Group segmental reporting is performed in accordance with Group accounting policies. This means that inter-segment transactions are recorded in each segment as if undertaken on an arm's length basis. Adjustments necessary to eliminate inter-segment transactions are included in Head Office Functions and Other Operations. The impact of such inter-segment adjustments increased £32m to £265m (2007: £233m). These adjustments included internal fees for structured capital market activities of £141m (2007: £169m) and fees paid to Barclays Capital for debt and equity raising and risk management advice of £151m (2007: £65m), both of which reduce net fees and commission income.

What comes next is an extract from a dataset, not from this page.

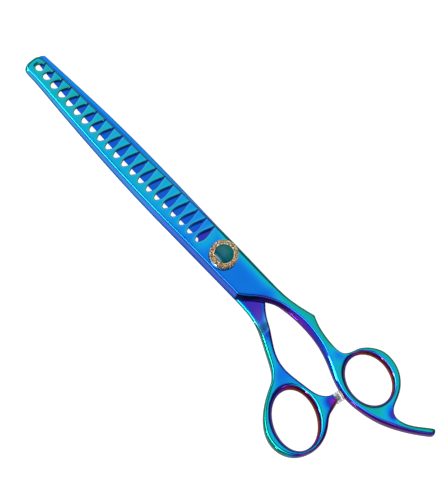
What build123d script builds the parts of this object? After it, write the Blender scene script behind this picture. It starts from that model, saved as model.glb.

Net interest income increased £54m to £182m (2007: £128m) primarily due to a consolidation adjustment between net interest income and trading income required to match the booking of certain derivative hedging transactions between different segments in the Group. This resulted in a £111m increase in net interest income to £143m (2007: £32m) with an equal and opposite decrease in principal transactions. This was partially offset by an increase in costs in central funding activity due to the money market dislocation, in particular LIBOR resets.
Principal transactions loss increased £135m to £218m (2007: £83m) reflecting the £111m increase in consolidation reclassification adjustment on derivative hedging transactions.
Impairment charges increased £27m to £30m (2007: £3m) mainly reflecting losses on Floating Rate Notes held for hedging purposes.
Operating expenses increased £217m to £451m (2007: £234m). The main drivers of this increase were: a £101m charge for the Group's share of levies that will be raised by the UK Financial Services Compensation Scheme; £64m costs relating to an internal review of Barclays compliance with US economic sanctions; the non-recurrence of a £58m break fee relating to the ABN Amro transaction; lower rental income and lower proceeds on property sales.
Total assets decreased 46% to £3.1bn (31st December 2007: £5.7bn). Risk weighted assets decreased 64% to £0.4bn (31st December 2007: £1.1bn). The decrease in the year was mainly attributable to the increased netting of Group deferred tax assets and liabilities.